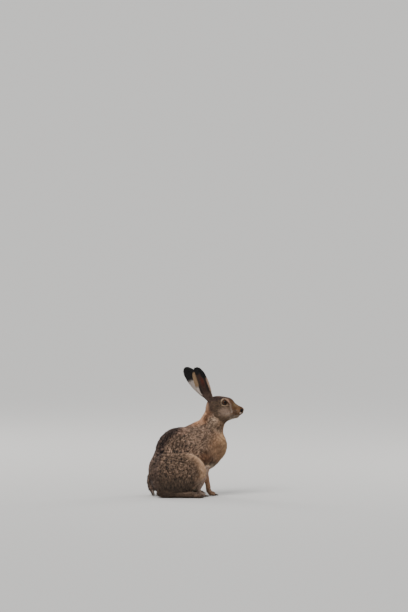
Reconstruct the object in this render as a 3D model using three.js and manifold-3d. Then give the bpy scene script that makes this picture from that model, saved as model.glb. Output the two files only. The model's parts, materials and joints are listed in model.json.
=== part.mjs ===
// A brown hare sitting upright and alert, life size.
// Millimetres, +Z up, nose towards +X, the hare's left towards +Y; the floor is Z = 0.
// Trunk, neck and head are one smooth field of named forms. Rings are cast on it between a back
// line and a belly line and lofted, then thin curved cuts part the loft into what a person would
// name. Ears, feet, tail, eyes and claws are lofts of their own, let into the flesh around them.
import * as THREE from "three";
import { LoftGeometry } from "three/addons/geometries/LoftGeometry.js";
import { mergeVertices } from "three/addons/utils/BufferGeometryUtils.js";
import Module from "manifold-3d";

const wasm = await Module();
wasm.setup();

const GAP = 0.3; // clear space between neighbouring parts
const WELD = 1e-3; // points closer than this are one point
const SIDES = { right: -1, left: 1 };

// Forms of the trunk, [x, y, z]. A form off the middle stands for both sides.
const RUMP = { at: [-76, 0, 82], radii: [71, 58, 72] };
const LOIN = { at: [-48, 0, 136], radii: [78, 49, 80] };
const WITHERS = { at: [16, 0, 178], radii: [62, 41, 56] };
const CHEST = { at: [52, 0, 158], radii: [46, 36, 52] };
const BRISKET = { at: [22, 0, 126], radii: [54, 34, 46] };
const BELLY = { at: [-60, 0, 50], radii: [85, 55, 52] };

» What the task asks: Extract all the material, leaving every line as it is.

» Output of the exercise:
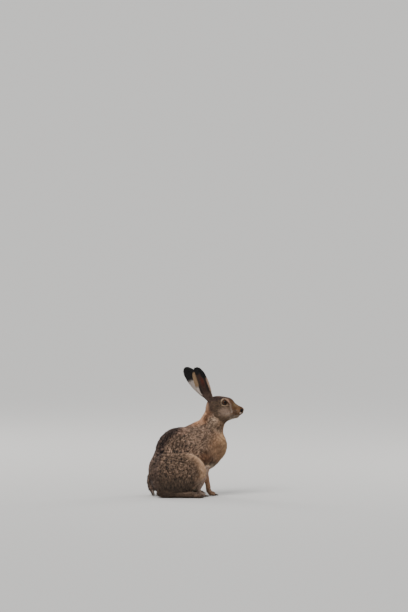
Reconstruct the object in this render as a 3D model using three.js and manifold-3d. Then give the bpy scene script that makes this picture from that model, saved as model.glb. Output the two files only. The model's parts, materials and joints are listed in model.json.
=== part.mjs ===
// A brown hare sitting upright and alert, life size.
// Millimetres, +Z up, nose towards +X, the hare's left towards +Y; the floor is Z = 0.
// Trunk, neck and head are one smooth field of named forms. Rings are cast on it between a back
// line and a belly line and lofted, then thin curved cuts part the loft into what a person would
// name. Ears, feet, tail, eyes and claws are lofts of their own, let into the flesh around them.
import * as THREE from "three";
import { LoftGeometry } from "three/addons/geometries/LoftGeometry.js";
import { mergeVertices } from "three/addons/utils/BufferGeometryUtils.js";
import Module from "manifold-3d";

const wasm = await Module();
wasm.setup();

const GAP = 0.3; // clear space between neighbouring parts
const WELD = 1e-3; // points closer than this are one point
const SIDES = { right: -1, left: 1 };

// Forms of the trunk, [x, y, z]. A form off the middle stands for both sides.
const RUMP = { at: [-76, 0, 82], radii: [71, 58, 72] };
const LOIN = { at: [-48, 0, 136], radii: [78, 49, 80] };
const WITHERS = { at: [16, 0, 178], radii: [62, 41, 56] };
const CHEST = { at: [52, 0, 158], radii: [46, 36, 52] };
const BRISKET = { at: [22, 0, 126], radii: [54, 34, 46] };
const BELLY = { at: [-60, 0, 50], radii: [85, 55, 52] };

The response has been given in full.